What is asked:
Gather every line that includes the word "axis", please.

-- Start Material to process --

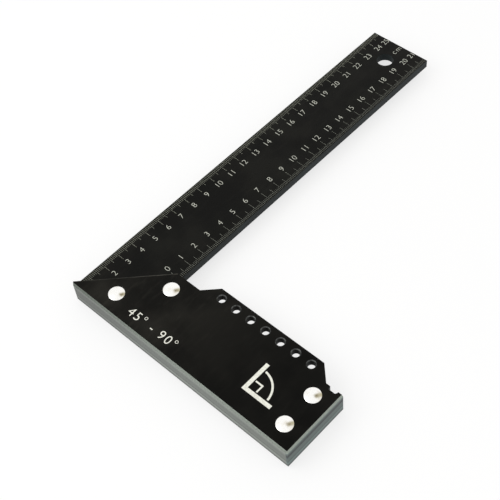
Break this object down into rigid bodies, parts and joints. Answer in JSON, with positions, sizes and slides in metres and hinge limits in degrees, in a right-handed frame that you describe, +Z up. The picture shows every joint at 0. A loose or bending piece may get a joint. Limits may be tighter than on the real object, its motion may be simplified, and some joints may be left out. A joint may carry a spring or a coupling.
{
  "type": "steel square ruler",
  "caption": "L-shaped marking square: a graduated flat blade joined at right angles to a thick riveted stock with a mitred corner and an overhanging row of marking holes.",
  "frame": {"origin": "middle of the square's rectangular outline, at the level of the back rivet heads that it lies on", "axes": "+Z up out of the graduated face, +Y along the blade from the stock towards the tip, +X along the stock away from the blade"},
  "size_m": [0.15, 0.25, 0.0154],
  "materials": {
    "blackened_plate": "satin black coated steel with fine off-white graduations",
    "blackened_cheek": "satin black coated steel faces, with bare ground outer edges",
    "bright_rivet": "polished domed heads"
  },
  "bodies": {
    "root": {"ruler_plate": "blackened_plate", "front_cheek": "blackened_cheek", "back_cheek": "blackened_cheek", "mitre_outer_rivet": "bright_rivet", "mitre_inner_rivet": "bright_rivet", "end_inner_rivet": "bright_rivet", "end_outer_rivet": "bright_rivet"}
  },
  "joints": []
}
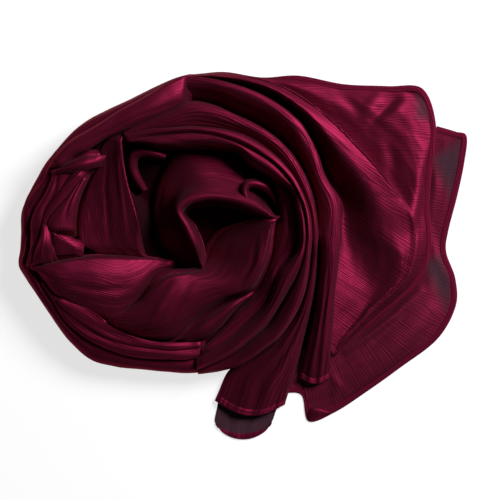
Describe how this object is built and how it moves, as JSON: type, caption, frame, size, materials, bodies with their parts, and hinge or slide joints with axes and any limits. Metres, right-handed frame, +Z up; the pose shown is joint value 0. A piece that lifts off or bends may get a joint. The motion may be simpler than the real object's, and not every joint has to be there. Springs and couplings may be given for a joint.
{
  "type": "satin hijab scarf",
  "caption": "Long rectangular hijab of crinkled satin with narrow hems, laid flat on a surface as a loose coil with its two ends spread out.",
  "frame": {"origin": "on the surface it lies on, under the middle of its outline", "axes": "+Z up out of the surface, +Y away from the viewer, +X to the right towards the broad spread end"},
  "size_m": [0.4484, 0.3708, 0.0623],
  "materials": {
    "wine_satin": "soft satin with a fine lengthwise crinkle",
    "wine_satin_single": "the same satin in a single sheer layer",
    "wine_hem": "turned and stitched satin hem"
  },
  "bodies": {
    "root": {"band_bottom": "wine_satin", "band_inner": "wine_satin", "band_top_left": "wine_satin", "core": "wine_satin", "end_broad": "wine_satin", "end_under": "wine_satin_single", "fold_front": "wine_satin", "fold_hook": "wine_satin", "fold_left_1": "wine_satin", "fold_left_2": "wine_satin", "fold_left_3": "wine_satin", "fold_loop": "wine_satin", "hem_end_broad": "wine_hem", "hem_end_under": "wine_hem", "hem_strand": "wine_hem", "hem_tail_left": "wine_hem", "hem_tail_sheer": "wine_hem", "knot_left": "wine_satin", "leaf_small": "wine_satin", "panel_left": "wine_satin", "petal_eye": "wine_satin", "petal_front": "wine_satin", "petal_left": "wine_satin", "rim_bottom": "wine_satin", "rim_left": "wine_satin", "rim_top_left": "wine_satin", "strand": "wine_satin", "tail_left": "wine_satin", "tail_sheer": "wine_satin_single", "tuck_left": "wine_satin", "turn_b": "wine_satin", "turn_c": "wine_satin", "turn_inner": "wine_satin"}
  },
  "joints": []
}
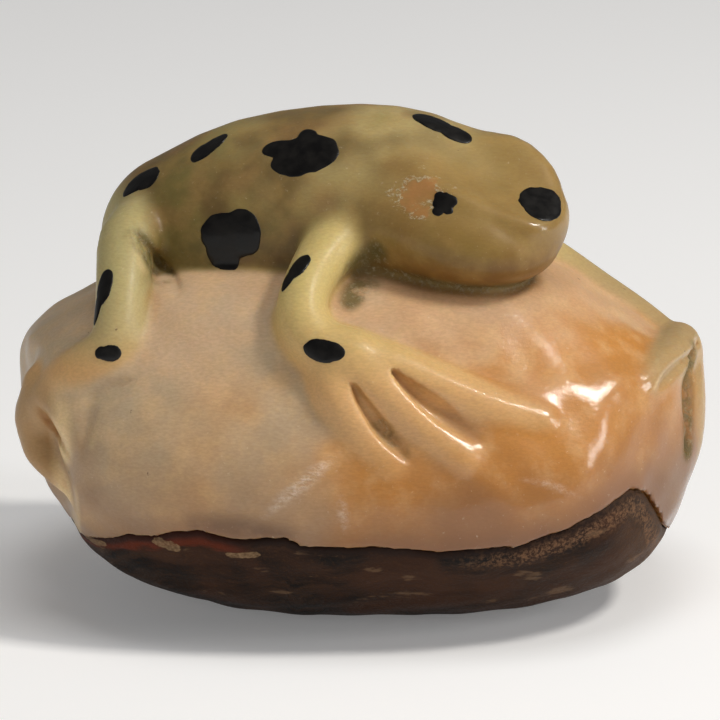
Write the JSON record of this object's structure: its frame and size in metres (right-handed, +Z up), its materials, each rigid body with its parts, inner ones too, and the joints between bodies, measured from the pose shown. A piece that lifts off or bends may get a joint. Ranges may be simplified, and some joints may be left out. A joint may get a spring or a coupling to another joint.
{
  "type": "carved nut frog figurine",
  "caption": "Plump spotted frog crouching on a boulder, hand carved and polished from one palm nut, with brown nut skin left on the underside.",
  "frame": {"origin": "centre of the small flat foot on the underside, on the resting plane", "axes": "+X along the nut towards the frog's head end, -Y out of the frog's right side, +Z up"},
  "size_m": [0.0556, 0.0388, 0.0396],
  "materials": {
    "nut_kernel": "polished",
    "seed_coat": "satin",
    "black_paint": "gloss"
  },
  "bodies": {
    "root": {"carved_kernel": "nut_kernel", "seed_coat": "seed_coat", "snout_spot": "black_paint", "right_eye_spot": "black_paint", "left_eye_spot": "black_paint", "nape_spot": "black_paint", "large_back_spot": "black_paint", "small_back_spot": "black_paint", "rump_spot": "black_paint", "right_flank_spot": "black_paint", "right_thigh_spot": "black_paint", "right_ankle_spot": "black_paint", "right_arm_spot": "black_paint", "right_elbow_spot": "black_paint", "left_back_spot": "black_paint", "left_flank_spot": "black_paint", "left_thigh_spot": "black_paint"}
  },
  "joints": []
}
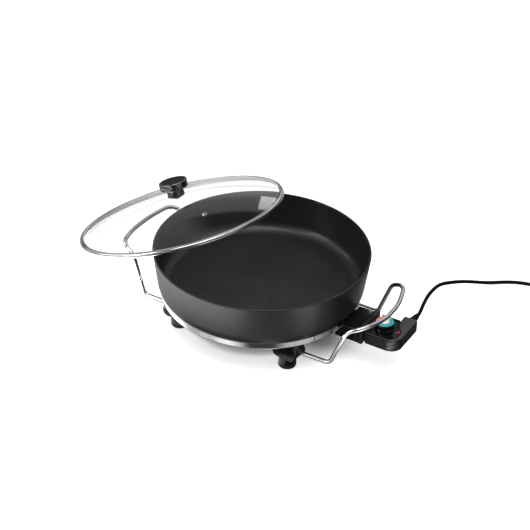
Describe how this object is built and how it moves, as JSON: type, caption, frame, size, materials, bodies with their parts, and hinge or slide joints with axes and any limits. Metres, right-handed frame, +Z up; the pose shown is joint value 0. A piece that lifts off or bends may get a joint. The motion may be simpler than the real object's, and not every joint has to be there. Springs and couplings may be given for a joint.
{
  "type": "electric skillet",
  "caption": "Deep round electric skillet on feet with two wire handles, a loose domed glass lid and a plug-in thermostat on a mains lead.",
  "frame": {"origin": "on the table, under the axis of the pan", "axes": "+X towards the thermostat, +Y towards the mains lead, +Z up"},
  "size_m": [0.8899, 0.742, 0.2035],
  "materials": {
    "pan_coating": "dark non-stick coating, satin",
    "polished_steel": "polished",
    "chromed_rod": "bright chrome",
    "plain_steel": "plain",
    "element_sheath": "oxidised sheath",
    "ceramic": "fired, matte",
    "contact_metal": "plated",
    "moulded_black": "moulded, glossy",
    "casing_black": "moulded, semi-gloss",
    "pad_rubber": "matte",
    "lid_glass": "clear",
    "dial_colour": "glossy",
    "lens_red": "clear red",
    "lamp_glass": "clear",
    "wire_cover": "satin",
    "lead_rubber": "satin"
  },
  "bodies": {
    "pan": {"pan_body": "pan_coating", "base_shield": "polished_steel", "heating_element": "element_sheath", "element_seals": "ceramic", "contact_pins": "contact_metal", "probe_sleeve": "plain_steel", "socket_housing": "moulded_black", "housing_screws": "plain_steel", "bracket_right_front": "moulded_black", "bracket_right_rear": "moulded_black", "bracket_left_front": "moulded_black", "bracket_left_rear": "moulded_black", "bracket_screws": "plain_steel", "foot_pads": "pad_rubber", "handle_grub_screws": "plain_steel", "handle_right": "chromed_rod", "handle_left": "chromed_rod"},
    "lid": {"lid_glass": "lid_glass", "lid_band": "polished_steel", "vent_eyelet": "polished_steel", "knob_seal": "pad_rubber", "lid_knob": "moulded_black", "knob_washer": "plain_steel", "knob_screw": "plain_steel"},
    "thermostat": {"thermostat_lower": "casing_black", "thermostat_upper": "casing_black", "thermostat_probe": "plain_steel", "contact_sockets": "contact_metal", "thermostat_switch": "ceramic", "inner_leads": "wire_cover", "pilot_lens": "lens_red", "pilot_lamp": "lamp_glass", "shell_screws": "plain_steel", "strain_relief": "lead_rubber", "cord": "lead_rubber", "cord_coil": "lead_rubber", "cord_tail": "lead_rubber", "cord_tie": "casing_black", "plug_body": "lead_rubber", "plug_pins": "contact_metal"},
    "dial": {"dial": "dial_colour", "dial_spindle": "plain_steel"}
  },
  "joints": [
    {"name": "lid_lift", "type": "slide", "parent": "pan", "child": "lid", "axis": [0, 0, 1], "range_m": [0, 0.15]},
    {"name": "thermostat_unplug", "type": "slide", "parent": "pan", "child": "thermostat", "axis": [1, 0, 0], "range_m": [0, 0.14]},
    {"name": "dial_turn", "type": "hinge", "parent": "thermostat", "child": "dial", "pos_m": [0.256, 0.001, 0.08], "axis": [0, 0, 1], "range_deg": [0, 270]}
  ]
}
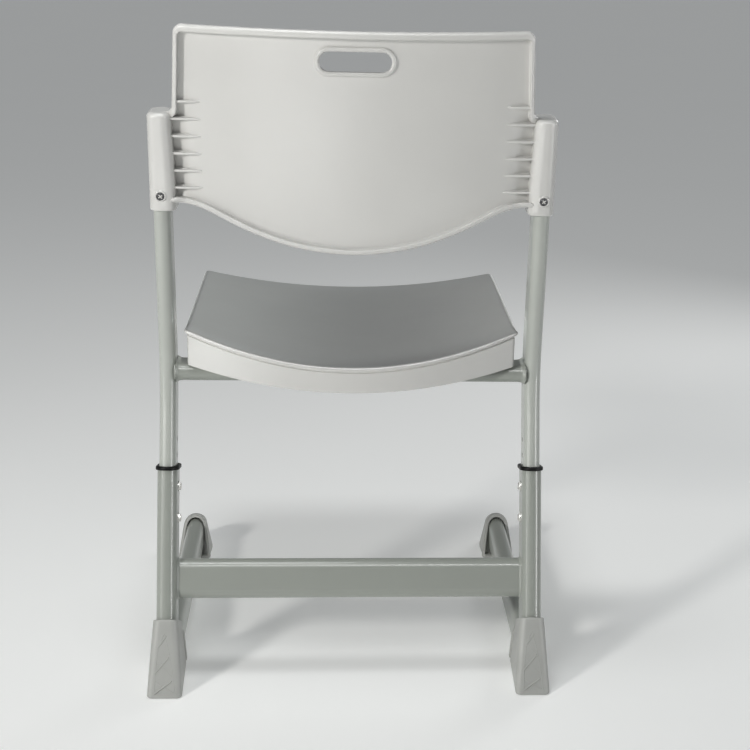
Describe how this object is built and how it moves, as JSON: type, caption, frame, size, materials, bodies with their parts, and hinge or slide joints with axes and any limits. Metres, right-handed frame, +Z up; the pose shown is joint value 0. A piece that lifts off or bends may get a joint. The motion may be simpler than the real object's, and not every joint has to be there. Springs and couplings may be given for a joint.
{
  "type": "student desk chair",
  "caption": "Height-adjustable school chair: moulded seat and backrest shells on a cantilever frame of telescoping flat-oval tubes.",
  "frame": {"origin": "on the floor, at the centre of the chair's overall footprint", "axes": "+Z up, +Y the way the sitter faces, +X to the sitter's right"},
  "size_m": [0.508, 0.522, 0.8121],
  "materials": {
    "frame_paint": "satin powder coat, grey",
    "shell_plastic": "satin injection-moulded polypropylene, light warm grey",
    "boot_plastic": "satin moulded plastic, mid grey",
    "black_plastic": "matte black nylon",
    "zinc": "zinc-plated steel",
    "dark_steel": "dark phosphated steel",
    "rubber_pad": "matte"
  },
  "bodies": {
    "base": {"left_foot_tube": "frame_paint", "left_outer_tube": "frame_paint", "left_collar": "black_plastic", "left_upper_lock_bolt": "zinc", "left_lower_lock_bolt": "zinc", "left_rear_boot": "boot_plastic", "left_rear_pad": "rubber_pad", "left_front_boot": "boot_plastic", "left_front_pad": "rubber_pad", "right_foot_tube": "frame_paint", "right_outer_tube": "frame_paint", "right_collar": "black_plastic", "right_upper_lock_bolt": "zinc", "right_lower_lock_bolt": "zinc", "right_rear_boot": "boot_plastic", "right_rear_pad": "rubber_pad", "right_front_boot": "boot_plastic", "right_front_pad": "rubber_pad", "stretcher_tube": "frame_paint"},
    "upper": {"left_inner_tube": "frame_paint", "left_glide_plug": "black_plastic", "left_seat_arm": "frame_paint", "left_backrest_screw": "dark_steel", "left_rear_seat_screw": "dark_steel", "left_front_seat_screw": "dark_steel", "right_inner_tube": "frame_paint", "right_glide_plug": "black_plastic", "right_seat_arm": "frame_paint", "right_backrest_screw": "dark_steel", "right_rear_seat_screw": "dark_steel", "right_front_seat_screw": "dark_steel", "seat_rear_rail": "frame_paint", "seat_front_rail": "frame_paint", "seat_shell": "shell_plastic", "backrest_shell": "shell_plastic"}
  },
  "joints": [
    {"name": "height_adjust", "type": "slide", "parent": "base", "child": "upper", "axis": [0, 0.3007, 0.9537], "range_m": [-0.04, 0.08]}
  ]
}
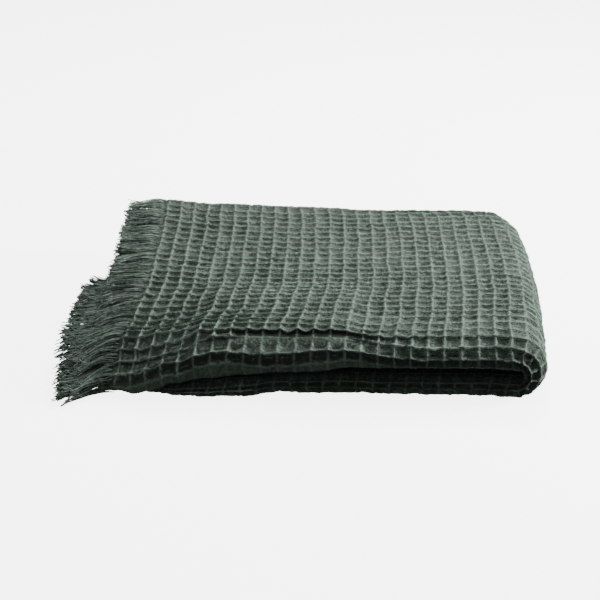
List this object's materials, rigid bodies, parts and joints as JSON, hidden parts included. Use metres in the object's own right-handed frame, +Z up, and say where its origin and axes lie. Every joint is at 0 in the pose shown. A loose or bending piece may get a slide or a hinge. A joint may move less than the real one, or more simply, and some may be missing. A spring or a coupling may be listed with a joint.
{
  "type": "throw blanket",
  "caption": "Waffle-weave throw blanket, folded flat into a low pack with rolled front edges and loose fringes at one end.",
  "frame": {"origin": "centre of the bounding box at the surface that the blanket lies on", "axes": "+X along the folded length from the fringe to the bend, +Y towards the open back edges, +Z up"},
  "size_m": [0.4763, 0.3657, 0.066],
  "materials": {
    "waffle_cloth": "matte cotton waffle weave, grey green",
    "fringe_yarn": "matte loose cotton yarn, grey green"
  },
  "bodies": {
    "root": {"cloth_body": "waffle_cloth", "fringe_upper": "fringe_yarn", "fringe_lower": "fringe_yarn"}
  },
  "joints": []
}
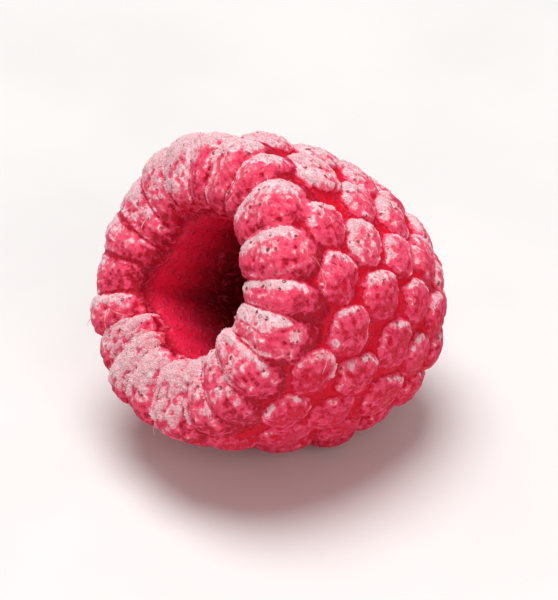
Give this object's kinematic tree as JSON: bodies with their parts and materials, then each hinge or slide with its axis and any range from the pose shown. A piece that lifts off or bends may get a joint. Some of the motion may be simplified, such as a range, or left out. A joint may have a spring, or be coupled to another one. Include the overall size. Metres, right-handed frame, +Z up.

-- End Material to process --

Worked solution:
  "frame": {"origin": "on the table, under the axis of the pan", "axes": "+X towards the thermostat, +Y towards the mains lead, +Z up"},
    {"name": "lid_lift", "type": "slide", "parent": "pan", "child": "lid", "axis": [0, 0, 1], "range_m": [0, 0.15]},
    {"name": "thermostat_unplug", "type": "slide", "parent": "pan", "child": "thermostat", "axis": [1, 0, 0], "range_m": [0, 0.14]},
    {"name": "dial_turn", "type": "hinge", "parent": "thermostat", "child": "dial", "pos_m": [0.256, 0.001, 0.08], "axis": [0, 0, 1], "range_deg": [0, 270]}
    {"name": "height_adjust", "type": "slide", "parent": "base", "child": "upper", "axis": [0, 0.3007, 0.9537], "range_m": [-0.04, 0.08]}
Give this object's kinematic tree as JSON: bodies with their parts and materials, then each hinge or slide with its axis and any range from the pose shown. A piece that lifts off or bends may get a joint. Some of the motion may be simplified, such as a range, or left out. A joint may have a spring, or be coupled to another one. Include the overall size. Metres, right-handed frame, +Z up.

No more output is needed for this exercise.